Военная тема была на «Маяке» по праву его. А он был своим человеком в Комитете защиты мира, в общественных организациях ветеранов Великой Отечественной войны. Военные парады, армейские юбилеи, учения, повседневная ратная жизнь в мирное время – все это звучало в репортажах Ананченко. Когда мне, его воспитаннику, пришла повестка из военкомата, он поинтересовался – куда призывают. Московский адрес ему сразу не понравился. Сказал, что это не армейская служба. Повел в кабинет главного редактора и набрал по «вертушке» номер Главнокомандующего Сухопутными войсками И.Г. Павловского. «Парня с «Маяка» в армию призывают, так нельзя ли ему отправиться действительно в войска, чтобы время зря не тратить. Желательно в пехоту». Генерал сказал, что для этой цели лучше всего подходит Дальний Восток. Через несколько дней мы с Василием Марковичем на два голоса делали репортаж с городского призывного пункта с проводов новобранцев. Завершив свою часть, я передал микрофон В. Ананченко и отправился в Хабаровский край. Учитель, по-моему, был вполне доволен. Да и я тоже.

Очень требовательно относился Василий Ананченко к любимому жанру – репортажу. В то время были две его разновидности – студийный и внестудийный. Студийный начитывался в радиодоме на привезенных с места события шумах. К своему первому «опусу» я готовился долго и тщательно. Написал текст, прошел в студию и стал читать. Вижу, как морщатся за стеклом звукорежиссер Костя Доронин и мой учитель. Потом Ананченко вошел в студию и сказал: «Снимай пиджак и присядь двадцать раз». Я исполнил. «А теперь – к микрофону». Мне ничего не оставалось, как с придыханием выдавить: «Только что я вернулся с ...» Василий Маркович поучал меня тогда, что, пока не получится в репортаж душу вкладывать, надо хотя бы не быть равнодушным радиопономарем... А уж он-то любой материал, будь то десятистрочная заметка или фрагмент парада на Красной площади, пропускал через себя.

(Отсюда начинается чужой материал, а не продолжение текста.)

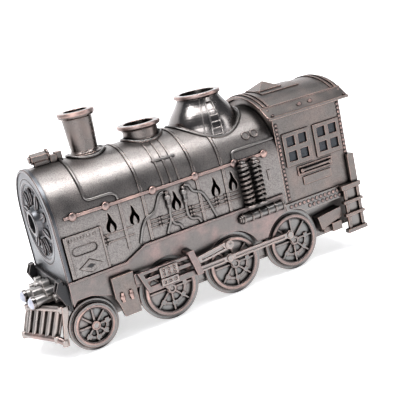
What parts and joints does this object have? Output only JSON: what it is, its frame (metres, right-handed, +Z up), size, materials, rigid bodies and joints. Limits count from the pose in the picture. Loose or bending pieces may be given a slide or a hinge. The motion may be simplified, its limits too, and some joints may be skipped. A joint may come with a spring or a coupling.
{
  "type": "clockwork toy steam locomotive",
  "caption": "Toy steam locomotive with domes, chimney, cab, pilot and lamps over coupled spoked wheels driven by a wound clockwork motor.",
  "frame": {"origin": "on the floor, under the middle of the locomotive: the centre of the base of its bounding box", "axes": "+Z up; +X along the locomotive towards the cab, so the chimney and nose point to -X; +Y across it, towards its own right side, where the winding key is"},
  "size_m": [0.3079, 0.1036, 0.1742],
  "materials": {
    "gunmetal_shell": "gunmetal plating, satin, worn bright on the edges",
    "copper_trim": "antique copper plating over grey metal",
    "bronze_body": "copper-grey antique plating",
    "polished_plate": "polished grey plating",
    "frame_steel": "plain sheet steel",
    "wheel_metal": "grey-blue plating with copper-worn rims",
    "axle_steel": "turned steel with a copper flash",
    "motor_brass": "stamped brass",
    "spring_steel": "blued spring steel",
    "lens_glass": "clear moulded plastic"
  },
  "bodies": {
    "chassis": {"boiler_shell": "gunmetal_shell", "smokebox_front": "copper_trim", "smokebox_door": "gunmetal_shell", "chimney": "gunmetal_shell", "sand_dome": "gunmetal_shell", "steam_dome": "polished_plate", "whistle_unit": "copper_trim", "belt_rails": "copper_trim", "belt_bolts": "copper_trim", "side_pipework": "gunmetal_shell", "step_panels": "bronze_body", "side_springs": "copper_trim", "cab_shell": "bronze_body", "cab_roof": "bronze_body", "roof_vent": "bronze_body", "window_frames": "bronze_body", "body_rivets": "copper_trim", "cab_handrails": "copper_trim", "rear_posts": "copper_trim", "cab_sills": "bronze_body", "valance_left": "bronze_body", "valance_right": "bronze_body", "ribbed_tanks": "polished_plate", "cab_ladders": "bronze_body", "under_cab_boxes": "frame_steel", "bracket_plates": "copper_trim", "bracket_bolts": "copper_trim", "guide_boxes": "polished_plate", "crossheads": "polished_plate", "motion_brackets": "copper_trim", "upper_rods": "polished_plate", "pilot": "bronze_body", "front_beam": "gunmetal_shell", "lamp_barrels": "polished_plate", "lenses": "lens_glass", "main_frame": "frame_steel", "base_plate": "frame_steel", "motor_plates": "frame_steel", "motor_pillars": "motor_brass", "mainspring": "spring_steel"},
    "great_wheel": {"great_wheel": "motor_brass"},
    "click": {"click": "frame_steel"},
    "winder": {"winding_arbor": "frame_steel", "winding_key": "motor_brass"},
    "intermediate": {"intermediate_gear": "motor_brass"},
    "governor": {"governor": "motor_brass"},
    "stop_lever": {"stop_lever": "frame_steel"},
    "pilot_wheelset": {"pilot_wheels": "wheel_metal", "pilot_axle": "axle_steel"},
    "driver1": {"driver1_wheel_left": "wheel_metal", "driver1_wheel_right": "wheel_metal", "driver1_axle_and_pins": "axle_steel"},
    "driver2": {"driver2_wheel_left": "wheel_metal", "driver2_wheel_right": "wheel_metal", "driver2_axle_and_pins": "axle_steel"},
    "driver3": {"driver3_wheel_left": "wheel_metal", "driver3_wheel_right": "wheel_metal", "driver3_axle_and_pins": "axle_steel"},
    "rod_left": {"coupling_rod_left": "polished_plate"},
    "rod_right": {"coupling_rod_right": "polished_plate"}
  },
  "joints": [
    {"name": "driver2_spin", "type": "hinge", "parent": "chassis", "child": "driver2", "pos_m": [0.0181, 0, 0.0257], "axis": [0, 1, 0], "continuous": true},
    {"name": "driver1_spin", "type": "hinge", "parent": "chassis", "child": "driver1", "pos_m": [-0.0409, 0, 0.0257], "axis": [0, 1, 0], "continuous": true},
    {"name": "driver3_spin", "type": "hinge", "parent": "chassis", "child": "driver3", "pos_m": [0.0771, 0, 0.0257], "axis": [0, 1, 0], "continuous": true},
    {"name": "rod_left_pivot", "type": "hinge", "parent": "driver2", "child": "rod_left", "pos_m": [0.01281, -0.0438, 0.03298], "axis": [0, 1, 0], "continuous": true},
    {"name": "rod_right_pivot", "type": "hinge", "parent": "driver2", "child": "rod_right", "pos_m": [0.02538, 0.0438, 0.03099], "axis": [0, 1, 0], "continuous": true},
    {"name": "pilot_spin", "type": "hinge", "parent": "chassis", "child": "pilot_wheelset", "pos_m": [-0.107, 0, 0.0201], "axis": [0, 1, 0], "continuous": true},
    {"name": "intermediate_spin", "type": "hinge", "parent": "chassis", "child": "intermediate", "pos_m": [0.0081, 0, 0.04575], "axis": [0, 1, 0], "continuous": true},
    {"name": "great_wheel_spin", "type": "hinge", "parent": "chassis", "child": "great_wheel", "pos_m": [-0.00391, 0, 0.07324], "axis": [0, 1, 0], "continuous": true},
    {"name": "governor_spin", "type": "hinge", "parent": "chassis", "child": "governor", "pos_m": [0.0277, 0, 0.04973], "axis": [0, 1, 0], "continuous": true},
    {"name": "click_lift", "type": "hinge", "parent": "great_wheel", "child": "click", "pos_m": [0.0076, -0.0057, 0.07324], "axis": [0, 1, 0], "range_deg": [0, 8]},
    {"name": "winding", "type": "hinge", "parent": "chassis", "child": "winder", "pos_m": [-0.00391, 0, 0.07324], "axis": [0, 1, 0], "range_deg": [0, 1440]},
    {"name": "stop_lever_throw", "type": "hinge", "parent": "chassis", "child": "stop_lever", "pos_m": [0.086, 0, 0.04], "axis": [0, 1, 0], "range_deg": [0, 15]}
  ],
  "couplings": [
    {"joint": "driver1_spin", "follows": "driver2_spin", "ratio": 1},
    {"joint": "driver3_spin", "follows": "driver2_spin", "ratio": 1},
    {"joint": "rod_left_pivot", "follows": "driver2_spin", "ratio": -1},
    {"joint": "rod_right_pivot", "follows": "driver2_spin", "ratio": -1},
    {"joint": "intermediate_spin", "follows": "driver2_spin", "ratio": -0.4},
    {"joint": "great_wheel_spin", "follows": "driver2_spin", "ratio": 0.08},
    {"joint": "governor_spin", "follows": "driver2_spin", "ratio": 1.6}
  ]
}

Я всю войну прошел – и смерть и слезы,

Она доселе в памяти свежа.

Мой сказ, вобравший битвы страх, серьезен,

Категоричен, как атаки шаг.

Радиожурналист Василий Ананченко не терпел разгильдяйства, монтировал свои репортажи только сам, не доверяя даже опытным операторам, которые радовались, если он заказывал монтажную – можно отправляться чай пить. Он не раз переписывал текстовки, комкал бумагу (предпочитал серую для черновиков), бросал в корзину.

Нельзя не вспомнить о знаменитых ананченковских словарях на любую тему. Их у него было множество. Коллеги знали, что за словарь, которого не было у Василия, можно было получить от него хоть собрание сочинений. Позором для репортера было в те годы выйти в эфир с неправильным ударением. Это сейчас по радио можно услышать игривое: «она была при?нята... принята?».

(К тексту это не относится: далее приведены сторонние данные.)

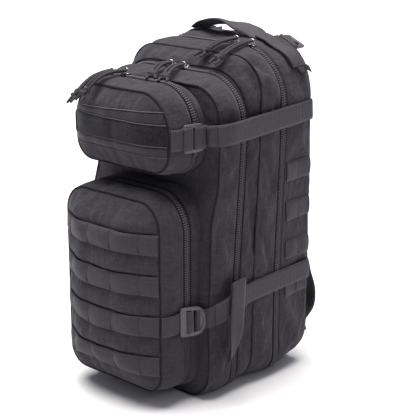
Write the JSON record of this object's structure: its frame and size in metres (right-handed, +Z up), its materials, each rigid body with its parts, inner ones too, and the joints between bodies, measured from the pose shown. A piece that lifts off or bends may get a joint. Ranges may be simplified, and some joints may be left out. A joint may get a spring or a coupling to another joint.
{
  "type": "trauma backpack",
  "caption": "Clamshell medical backpack with stepped compartments, front pockets, webbing rows, compression straps, carry handle and shoulder harness.",
  "frame": {"origin": "on the ground under the middle of the standing pack, in the plane of its flat bottom", "axes": "+Z up, +Y towards the wearer's back, +X to the right seen from the front"},
  "size_m": [0.2366, 0.2901, 0.4357],
  "materials": {
    "pack_fabric": "coated woven nylon, charcoal black",
    "webbing": "ribbed woven webbing, charcoal black",
    "zip_tape": "woven zip tape and nylon coil, black",
    "loop_pile": "matt loop pile, black",
    "lining": "light woven lining, dark grey",
    "air_mesh": "padded spacer mesh, black",
    "shoulder_padding": "padded woven nylon, charcoal black",
    "stiffener": "smooth sheet",
    "buckle_plastic": "satin moulded plastic, dark grey",
    "slider_metal": "dark gunmetal, worn bright at the edges",
    "cord": "braided cord, black"
  },
  "bodies": {
    "pack": {"rear_gusset": "pack_fabric", "main_zip_rear": "zip_tape", "back_panel": "pack_fabric", "back_pads": "air_mesh", "frame_sheet": "stiffener", "inner_sleeve": "lining", "side_webbing": "webbing", "upper_side_straps": "webbing", "lower_side_straps": "webbing", "shoulder_yoke": "pack_fabric", "load_lifter_locks": "buckle_plastic", "corner_tabs": "pack_fabric"},
    "main_front": {"main_front_gusset": "pack_fabric", "main_front_panel": "pack_fabric", "main_zip_front": "zip_tape", "middle_tray": "pack_fabric", "middle_zip_rear": "zip_tape", "organiser_panel": "lining"},
    "middle_front": {"middle_front_gusset": "pack_fabric", "middle_front_panel": "pack_fabric", "middle_zip_front": "zip_tape", "lower_pocket_tray": "pack_fabric", "lower_zip_rear": "zip_tape", "upper_pocket_tray": "pack_fabric", "upper_zip_rear": "zip_tape", "strap_front_runs": "webbing"},
    "lower_lid": {"lower_pocket_gusset": "pack_fabric", "lower_pocket_panel": "pack_fabric", "lower_zip_front": "zip_tape", "front_webbing": "webbing", "lower_strap_stubs": "webbing", "lower_ladder_locks": "buckle_plastic"},
    "upper_lid": {"upper_pocket_gusset": "pack_fabric", "upper_pocket_panel": "pack_fabric", "upper_zip_front": "zip_tape", "loop_field": "loop_pile", "upper_strap_stubs": "webbing", "upper_ladder_locks": "buckle_plastic"},
    "handle": {"carry_handle": "webbing"},
    "harness": {"shoulder_straps": "shoulder_padding", "harness_locks": "buckle_plastic", "harness_webbing": "webbing", "sternum_webbing": "webbing"},
    "sternum_clip": {"sternum_clip": "buckle_plastic"},
    "main_left_slider": {"main_left_slider": "slider_metal"},
    "main_left_pull": {"main_left_pull": "cord"},
    "main_right_slider": {"main_right_slider": "slider_metal"},
    "main_right_pull": {"main_right_pull": "cord"},
    "middle_left_slider": {"middle_left_slider": "slider_metal"},
    "middle_left_pull": {"middle_left_pull": "cord"},
    "middle_right_slider": {"middle_right_slider": "slider_metal"},
    "middle_right_pull": {"middle_right_pull": "cord"},
    "upper_left_slider": {"upper_left_slider": "slider_metal"},
    "upper_left_pull": {"upper_left_pull": "cord"},
    "upper_right_slider": {"upper_right_slider": "slider_metal"},
    "upper_right_pull": {"upper_right_pull": "cord"},
    "lower_high_slider": {"lower_high_slider": "slider_metal"},
    "lower_high_pull": {"lower_high_pull": "cord"},
    "lower_low_slider": {"lower_low_slider": "slider_metal"},
    "lower_low_pull": {"lower_low_pull": "cord"}
  },
  "joints": [
    {"name": "main_open", "type": "hinge", "parent": "pack", "child": "main_front", "pos_m": [0, 0.068, 0], "axis": [1, 0, 0], "range_deg": [0, 25]},
    {"name": "middle_open", "type": "hinge", "parent": "main_front", "child": "middle_front", "pos_m": [0, -0.006, 0], "axis": [1, 0, 0], "range_deg": [0, 25]},
    {"name": "lower_open", "type": "hinge", "parent": "middle_front", "child": "lower_lid", "pos_m": [0, -0.073, 0.016], "axis": [1, 0, 0], "range_deg": [0, 40]},
    {"name": "upper_open", "type": "hinge", "parent": "middle_front", "child": "upper_lid", "pos_m": [0, -0.057, 0.28], "axis": [1, 0, 0], "range_deg": [0, 36]},
    {"name": "handle_swing", "type": "hinge", "parent": "pack", "child": "handle", "pos_m": [0, 0.0995, 0.4215], "axis": [1, 0, 0], "range_deg": [-22, 22]},
    {"name": "harness_swing", "type": "hinge", "parent": "pack", "child": "harness", "pos_m": [0, 0.137, 0.394], "axis": [1, 0, 0], "range_deg": [0, 30]},
    {"name": "sternum_unclip", "type": "slide", "parent": "harness", "child": "sternum_clip", "axis": [1, 0, 0], "range_m": [0, 0.016]},
    {"name": "main_left_zip", "type": "slide", "parent": "main_front", "child": "main_left_slider", "axis": [-1, 0, 0], "range_m": [0, 0.075]},
    {"name": "main_left_pull_swing", "type": "hinge", "parent": "main_left_slider", "child": "main_left_pull", "pos_m": [0.035, 0.064, 0.4214], "axis": [-1, 0, 0], "range_deg": [0, 60]},
    {"name": "main_right_zip", "type": "hinge", "parent": "main_front", "child": "main_right_slider", "pos_m": [0.044, 0.068, 0.348], "axis": [0, 1, 0], "range_deg": [-6, 2]},
    {"name": "main_right_pull_swing", "type": "hinge", "parent": "main_right_slider", "child": "main_right_pull", "pos_m": [0.0586, 0.064, 0.4202], "axis": [-1, 0, 0], "range_deg": [0, 60]},
    {"name": "middle_left_zip", "type": "slide", "parent": "middle_front", "child": "middle_left_slider", "axis": [-1, 0, 0], "range_m": [0, 0.024]},
    {"name": "middle_left_pull_swing", "type": "hinge", "parent": "middle_left_slider", "child": "middle_left_pull", "pos_m": [-0.013, -0.002, 0.3942], "axis": [-1, 0, 0], "range_deg": [0, 60]},
    {"name": "middle_right_zip", "type": "slide", "parent": "middle_front", "child": "middle_right_slider", "axis": [1, 0, 0], "range_m": [0, 0.028]},
    {"name": "middle_right_pull_swing", "type": "hinge", "parent": "middle_right_slider", "child": "middle_right_pull", "pos_m": [0.008, -0.002, 0.3942], "axis": [-1, 0, 0], "range_deg": [0, 60]},
    {"name": "upper_left_zip", "type": "hinge", "parent": "upper_lid", "child": "upper_left_slider", "pos_m": [-0.035, -0.057, 0.335], "axis": [0, -1, 0], "range_deg": [0, 40]},
    {"name": "upper_left_pull_swing", "type": "hinge", "parent": "upper_left_slider", "child": "upper_left_pull", "pos_m": [-0.0538, -0.0614, 0.3872], "axis": [-1, 0, 0], "range_deg": [0, 60]},
    {"name": "upper_right_zip", "type": "slide", "parent": "upper_lid", "child": "upper_right_slider", "axis": [1, 0, 0], "range_m": [0, 0.024]},
    {"name": "upper_right_pull_swing", "type": "hinge", "parent": "upper_right_slider", "child": "upper_right_pull", "pos_m": [-0.03, -0.0614, 0.3902], "axis": [-1, 0, 0], "range_deg": [0, 60]},
    {"name": "lower_high_zip", "type": "hinge", "parent": "lower_lid", "child": "lower_high_slider", "pos_m": [-0.039, -0.073, 0.214], "axis": [0, 1, 0], "range_deg": [0, 70]},
    {"name": "lower_high_pull_swing", "type": "hinge", "parent": "lower_high_slider", "child": "lower_high_pull", "pos_m": [-0.0896, -0.0765, 0.2214], "axis": [0, 1, 0], "range_deg": [0, 50]},
    {"name": "lower_low_zip", "type": "slide", "parent": "lower_lid", "child": "lower_low_slider", "axis": [0, 0, -1], "range_m": [0, 0.02]},
    {"name": "lower_low_pull_swing", "type": "hinge", "parent": "lower_low_slider", "child": "lower_low_pull", "pos_m": [-0.0902, -0.073, 0.1974], "axis": [0, 1, 0], "range_deg": [0, 50]}
  ]
}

В. Ананченко всегда утверждал, что на радио нет должности престижнее репортерской. Однажды начальство таки настояло и сделало его заместителем заведующего отделом. Он мучался, поскольку не мог отдавать распоряжения.

Затею оставили, и Василий Маркович до ухода на пенсию так и оставался комментатором.

Он жил скромно, долго в коммунальной квартире. Поздно вечером звонил домой жене Александре Андреевне с неизменными словами: «Шура! Ставь щи. Еду». Своему лучшему другу по жизни он посвятил и неопубликованную книгу стихов, назвав ее «Проспект Мира» по адресу дома, где наконец-то руководство Гостелерадио выделило ему однокомнатную квартиру.